The Bulletin states that a dispute between a provider and the insurer as to the reasonableness of the charge for services does not void the insurer’s obligation to its insureds and claimants to pay the amount ultimately determined to be reasonable. Further, the insurer also has an obligation to protect its insureds and claimants from any consequences of such a dispute.
The Bulletin was issued decades before the Covenant decision and in the context of disputes over the reasonableness of charges billed by healthcare providers. Nevertheless, when a provider seeks collection from a patient whose treatment is covered by no-fault, the Department’s stated position is that a no-fault insurer is obligated to defend its insured against any attempt by the provider to collect.
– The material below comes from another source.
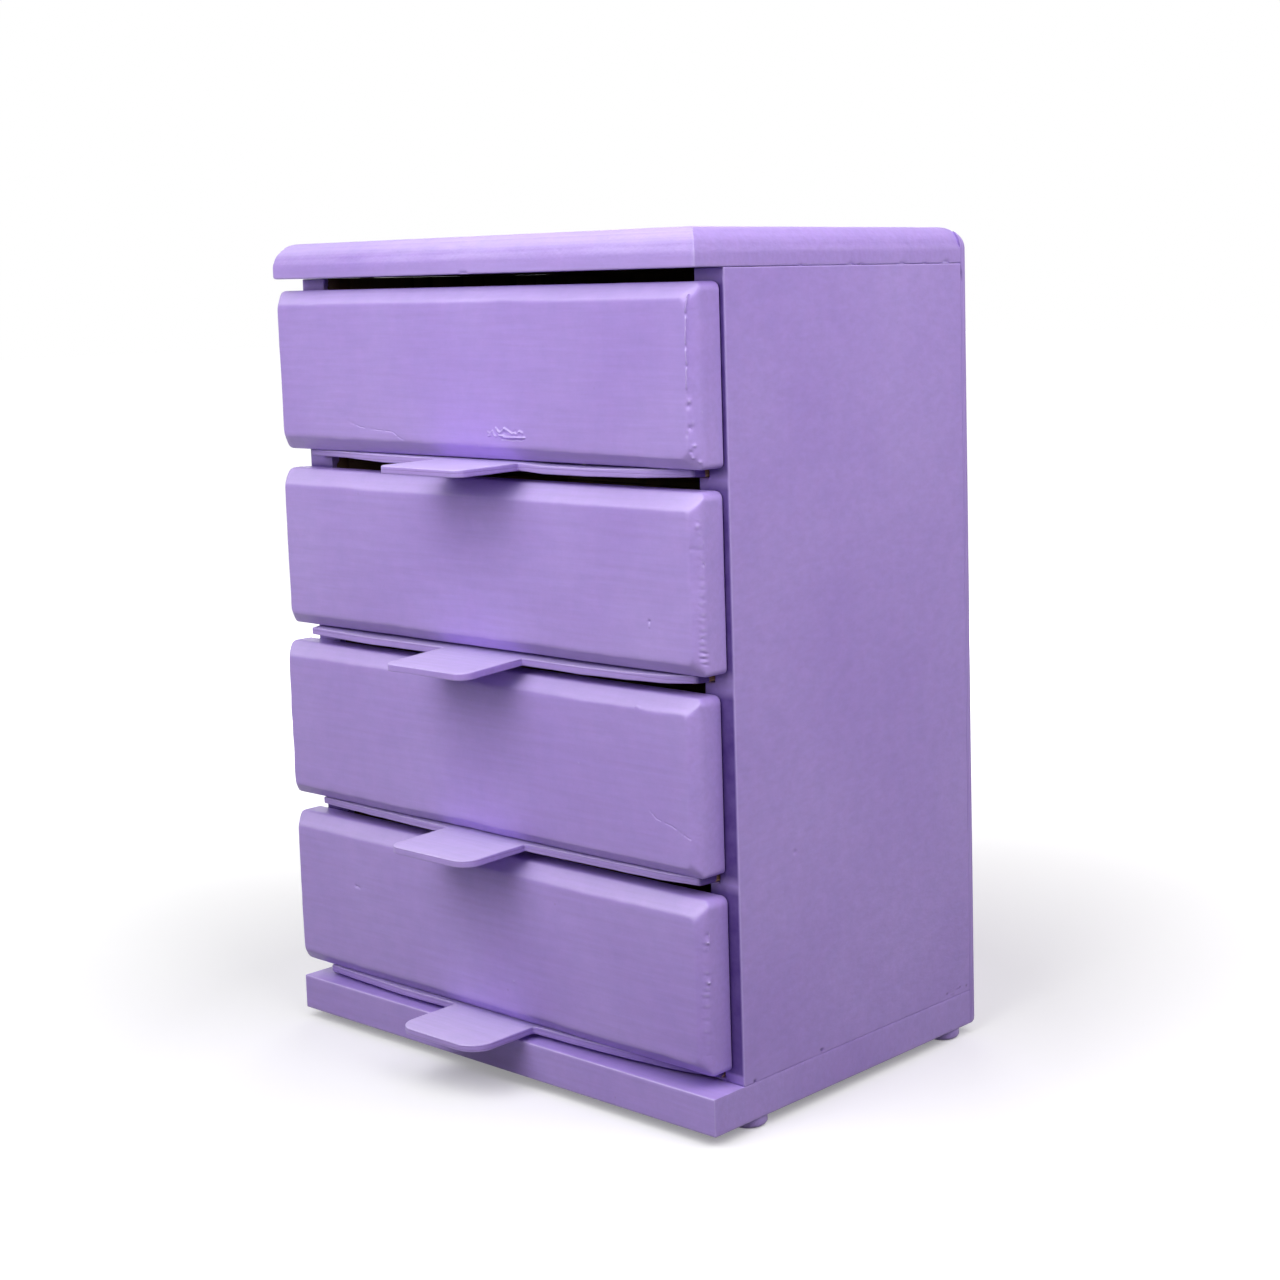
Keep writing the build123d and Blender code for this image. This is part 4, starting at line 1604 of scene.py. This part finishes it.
# %% [markdown]
# ## Floor, light and camera
#
# The chest stands on a plain pale floor. To the camera the floor and the sky beyond it are white,
# while the light that they give back to the chest stays modest, as in the open shade where the
# real one stood. Two large soft lamps stand before the front and before the right side, higher
# than the chest: the upper drawers get more of them than the lower ones, and the undersides of
# the fronts stay dark. A weak one overhead lifts the tops of the tongues. A lamp at the rear left
# lights the back and the left side, and can't be seen from the photographer's place.

# %% Lay the floor


def start_backdrop(owner):
    """Empty a material's or a world's tree. The mask is 1 for the rays that show it to us."""
    owner.use_nodes = True
    tree = owner.node_tree
    tree.nodes.clear()
    rays = add_node(tree, "LightPath").outputs
    bounced = maths(tree, "MAXIMUM", rays["Is Glossy Ray"], rays["Is Transmission Ray"])
    return tree, maths(tree, "MAXIMUM", rays["Is Camera Ray"], bounced)


bpy.ops.object.select_all(action="DESELECT")
bpy.ops.mesh.primitive_plane_add(size=16, location=(0, 0, 0))
floor = bpy.context.active_object
floor.name = "floor"
floor_paint = bpy.data.materials.new("pale_floor")
tree, seen = start_backdrop(floor_paint)
bounce = add_node(tree, "BsdfDiffuse", {"Color": (0.17, 0.165, 0.175, 1)}).outputs[0]
shown = add_node(tree, "BsdfDiffuse", {"Color": (0.80, 0.80, 0.80, 1)}).outputs[0]
away = vector_maths(tree, "LENGTH", object_place(tree))
strength = fit_range(tree, away, 0.16, 0.55, 0.25, 1.0)
glow = add_node(tree, "Emission", {"Color": (1, 1, 1, 1), "Strength": strength}).outputs[0]
lit = add_node(tree, "AddShader", {0: shown, 1: glow}).outputs[0]
surface = add_node(tree, "MixShader", {0: seen, 1: bounce, 2: lit}).outputs[0]
add_node(tree, "OutputMaterial", {"Surface": surface})
paint_with(floor, floor_paint)

# %% Light the scene
world = bpy.data.worlds.new("open_shade")
bpy.context.scene.world = world
tree, seen = start_backdrop(world)
sky = add_node(tree, "Background", {"Color": (1.0, 0.96, 1.0, 1), "Strength": 0.08}).outputs[0]
white = add_node(tree, "Background", {"Color": (1, 1, 1, 1), "Strength": 1.0}).outputs[0]
surface = add_node(tree, "MixShader", {0: seen, 1: sky, 2: white}).outputs[0]
add_node(tree, "OutputWorld", {"Surface": surface})


def soft_lamp(name, place, target, size, power, colour):
    data = bpy.data.lights.new(name, "AREA")
    data.shape = "DISK"
    data.size = size
    data.energy = power
    data.color = colour
    lamp = bpy.data.objects.new(name, data)
    lamp.location = place
    lamp.rotation_euler = (Vector(target) - Vector(place)).to_track_quat("-Z", "Y").to_euler()
    bpy.context.scene.collection.objects.link(lamp)
    return lamp


soft_lamp("front_lamp", (0.0, -0.44, 0.50), (0.0, -0.05, 0.16), 0.6, 2.68, (0.99, 1.0, 0.99))
soft_lamp("side_lamp", (0.53, 0.0, 0.56), (0.1, 0.02, 0.16), 0.6, 2.75, (1.0, 0.98, 1.0))
soft_lamp("top_lamp", (0.0, -0.15, 1.1), (0.0, -0.05, 0.12), 1.0, 2.2, (1.0, 1.0, 1.0))
rear_lamp = soft_lamp("rear_lamp", (-0.62, 0.72, 0.3), (-0.04, 0.04, 0.14), 0.6, 3.2, (1.0, 0.98, 1.0))
rear_lamp.visible_camera = False

# %% [markdown]
# ## The camera
#
# The camera stands where the photographer's did: in front of the chest and to its right, a little
# below the top, looking slightly down. Its place and lens were worked out from the edges of the
# chest, whose sizes are known. The small shift says that the picture was cropped off centre.

# %% Place the camera
CAMERA_PLACE = (0.5385, -0.51865, 0.2589)
PAN, TILT, ROLL = 0.7204, math.pi / 2 - 0.1213, -0.0234
camera_data = bpy.data.cameras.new("photo_view")
camera = bpy.data.objects.new("photo_view", camera_data)
bpy.context.scene.collection.objects.link(camera)
camera_data.sensor_width = 36
camera_data.lens = 61.99
camera_data.shift_x = -0.105
camera_data.shift_y = -0.0709
camera_data.clip_start = 0.01
turn = Matrix.Rotation(PAN, 4, "Z") @ Matrix.Rotation(TILT, 4, "X") @ Matrix.Rotation(ROLL, 4, "Z")
camera.matrix_world = Matrix.Translation(CAMERA_PLACE) @ turn
bpy.context.scene.camera = camera
bpy.context.scene.view_settings.view_transform = "Standard"
print("camera at", [round(value, 3) for value in camera.location])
Consequently, if a provider initiates collection or files suit against a patient, and assuming that the insurer has not already paid the benefits to the patient, the provider and the no-fault insurer should end up dealing directly with one another, even if the patient has not assigned the benefits to the provider.
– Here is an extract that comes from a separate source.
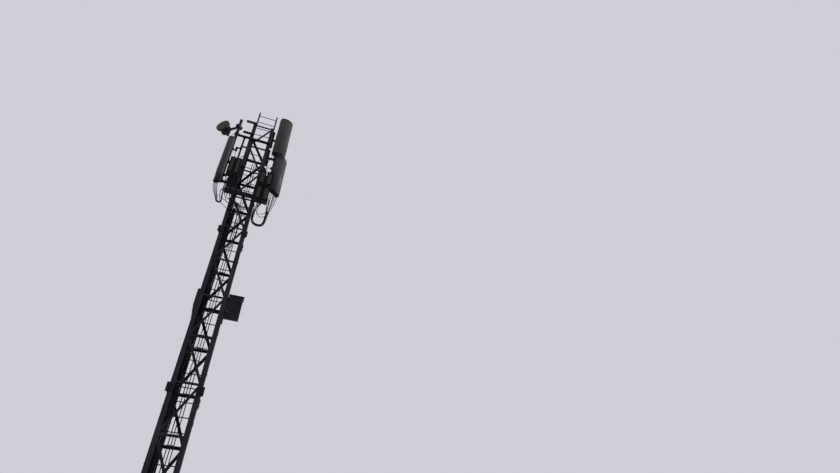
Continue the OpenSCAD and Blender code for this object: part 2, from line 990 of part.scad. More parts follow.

Whether the Department modifies or even rescinds Bulletin 92-03 in light of the Covenantdecision remains to be seen. However, the Bulletin is not inconsistent with the Covenantopinion, because the Bulletin addresses an insurer’s obligations when health care providers seek to collect from persons covered by no-fault insurance.
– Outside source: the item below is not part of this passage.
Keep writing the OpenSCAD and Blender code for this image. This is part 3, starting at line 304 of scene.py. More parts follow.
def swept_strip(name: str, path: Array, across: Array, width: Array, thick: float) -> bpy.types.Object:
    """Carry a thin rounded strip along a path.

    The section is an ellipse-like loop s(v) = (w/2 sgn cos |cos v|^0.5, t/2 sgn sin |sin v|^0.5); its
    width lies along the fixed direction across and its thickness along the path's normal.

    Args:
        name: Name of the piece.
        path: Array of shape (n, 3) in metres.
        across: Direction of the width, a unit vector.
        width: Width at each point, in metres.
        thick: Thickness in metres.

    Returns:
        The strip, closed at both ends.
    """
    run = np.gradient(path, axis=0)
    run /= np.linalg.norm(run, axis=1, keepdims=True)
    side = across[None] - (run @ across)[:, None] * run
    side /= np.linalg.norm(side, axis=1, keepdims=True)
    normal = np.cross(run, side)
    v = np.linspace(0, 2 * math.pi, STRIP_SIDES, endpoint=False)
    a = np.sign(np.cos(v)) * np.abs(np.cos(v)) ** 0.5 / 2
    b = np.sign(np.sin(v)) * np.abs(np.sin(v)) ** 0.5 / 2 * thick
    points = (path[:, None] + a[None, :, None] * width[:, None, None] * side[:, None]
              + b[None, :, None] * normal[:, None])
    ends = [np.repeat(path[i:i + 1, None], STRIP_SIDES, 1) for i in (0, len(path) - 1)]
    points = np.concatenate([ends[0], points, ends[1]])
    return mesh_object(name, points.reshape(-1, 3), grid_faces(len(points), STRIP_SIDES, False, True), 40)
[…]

Recommendations for Physicians
It is advisable for Michigan physicians who treat patients covered by no-fault insurance to obtain the patient’s written assignment of benefits each time services are furnished, in order to have a legally recognized basis to directly bill and collect from the no-fault insurer. If a physician has furnished services without the patient’s written assignment, the physician should still timely bill and place the no-fault insurer, and the patient, on notice of the charges and claim for medical services rendered. Physicians may also seek assignments from patients after services have been rendered.
If the insurer fails to voluntarily pay or to deal directly with a physician, the physician may have no choice but to pursue collection from the patient, at which time the insurer should step in and deal directly with the physician per Bulletin 92-03. If that fails to occur and if the physician files suit against the patient, the patient would normally have grounds to bring the insurer into the litigation, assuming the insurer has not already paid the benefits to the patient. Ultimately, physicians should end up dealing directly with the insurer.
Physicians, however, are at risk if the insurer and patient reach a settlement between themselves, as was the case in the Covenant litigation, or if the insurer otherwise pays the benefits directly to the insured. While the Covenant opinion does not preclude a physician from collecting from the patient, that remedy will not be meaningful when the insurer has already paid the benefits to the patient and the patient is uncollectible when the physician pursues collection.